Ron Barton

Personal information
- Nationality: British
- Born: 25 February 1933 West Ham, London, England
- Died: 4 June 2018 (aged 85)
- Weight: Light-heavyweight

Boxing career

Boxing record
- Total fights: 31
- Wins: 26
- Win by KO: 17
- Losses: 5

= Ron Barton =

English boxer

Ron Barton (25 February 1933 – 4 June 2018) was a British boxer who was British light-heavyweight champion in 1956 and also fought for the commonwealth title.

==Career==
Born in West Ham, London, Barton served in the Royal Air Force and worked at Smithfield Market, and was ABA middleweight champion as an amateur, also representing Britain at the 1953 European Boxing Championships in Warsaw.

He began his professional career in February 1954 and won all twelve of his fights that year. In January 1955 he beat Arthur Howard in an eliminator for the British light-heavyweight title at the Royal Albert Hall.

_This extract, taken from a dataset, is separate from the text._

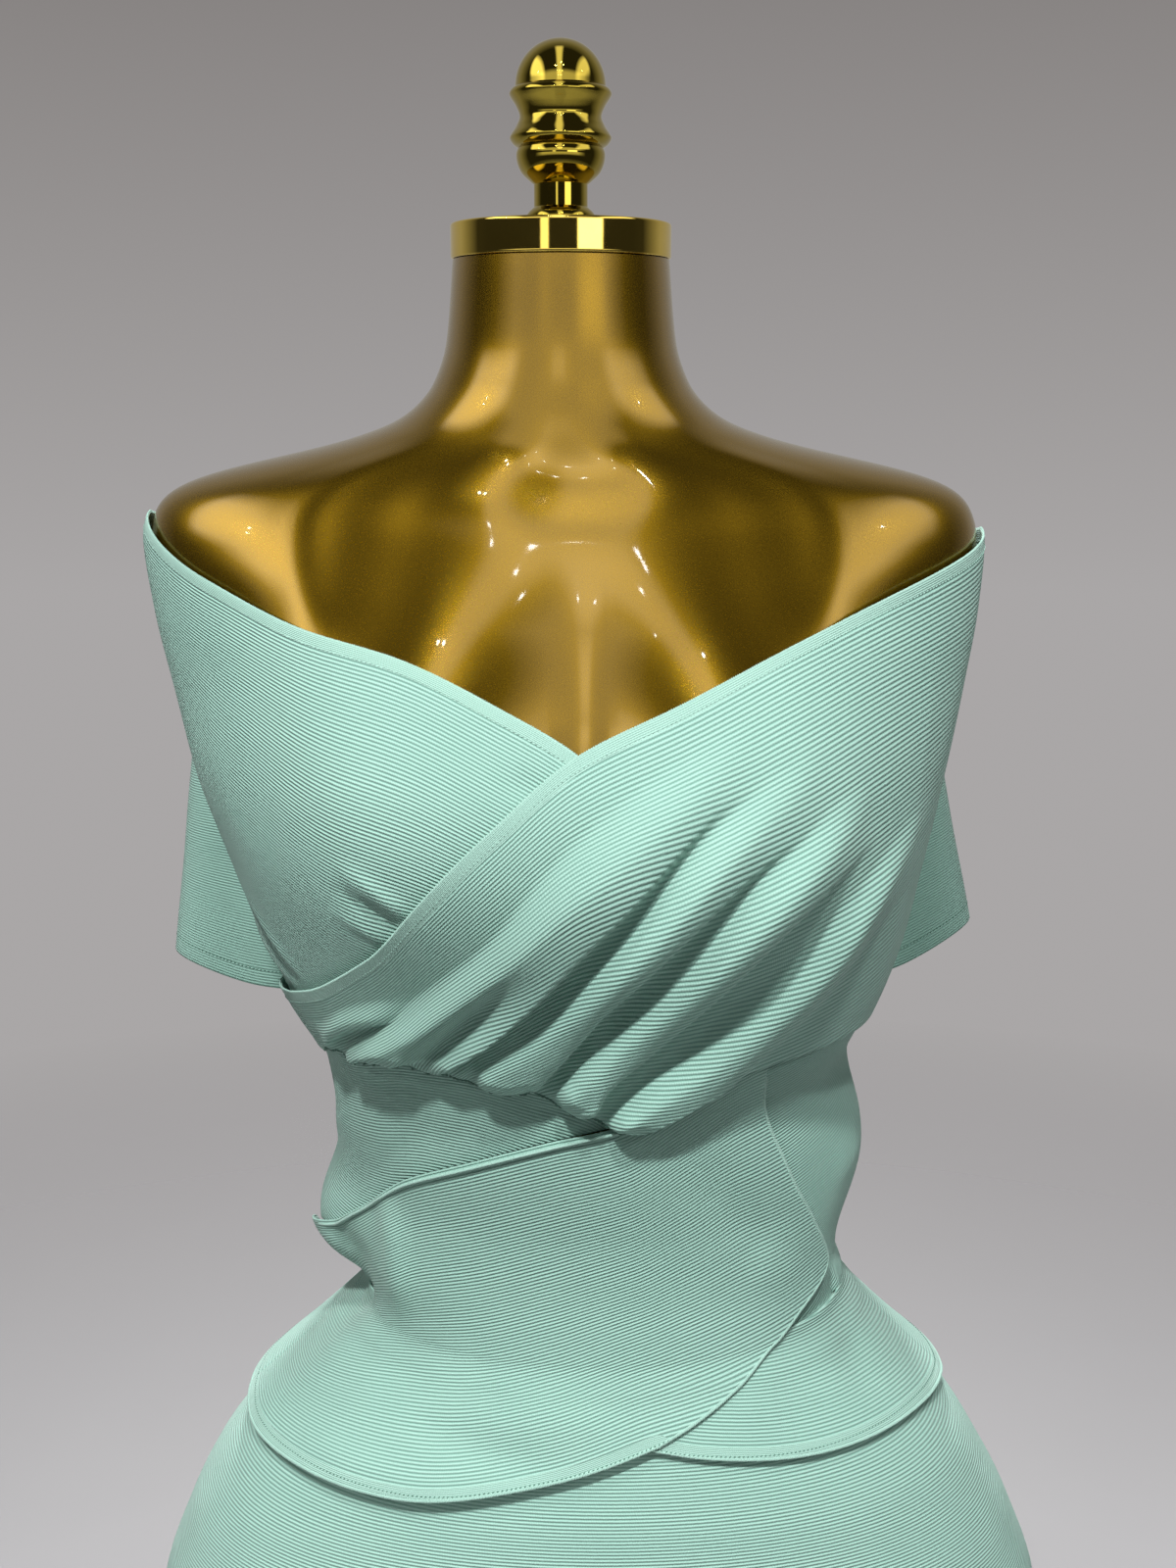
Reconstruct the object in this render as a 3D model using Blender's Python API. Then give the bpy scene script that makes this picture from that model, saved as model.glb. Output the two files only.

He also won his next six fights, including victories over former Spanish champion Ramon Martinez and Canadian champion Yvon Durelle, before suffering his first defeat in November 1955 to Italian middleweight champion Alessandro D'Ottavio on points. He fought D'Ottavio again in January 1956, this time taking the points decision.

In March 1956 he faced Albert Finch for the British light-heavyweight title at the Harringay Arena, stopping the defending champion in the eighth round. Three months later he fought Gordon Wallace for the commonwealth title vacated by Randolph Turpin at Clapton Greyhound Track; Barton was knocked down four times but the fight went the full 15-round distance, with Wallace winning on points. Barton announced his retirement from boxing after the fight.

Barton went on to work at Smithfield Market.

In February 1958 Barton was seriously injured in a car crash in which one person was killed.

Three years after his defeat to Wallace, Barton returned to the ring. He won his first four fights in 1959 but lost three of his last four before retiring in 1961. He won 26 and lost 5 of his 31 fights.

In 1983, Barton suffered a brain haemorrhage, leaving him with short term memory problems, but after 15 months off work he returned to his market job, until finally retiring aged 63. He died on 4 June 2018, aged 85.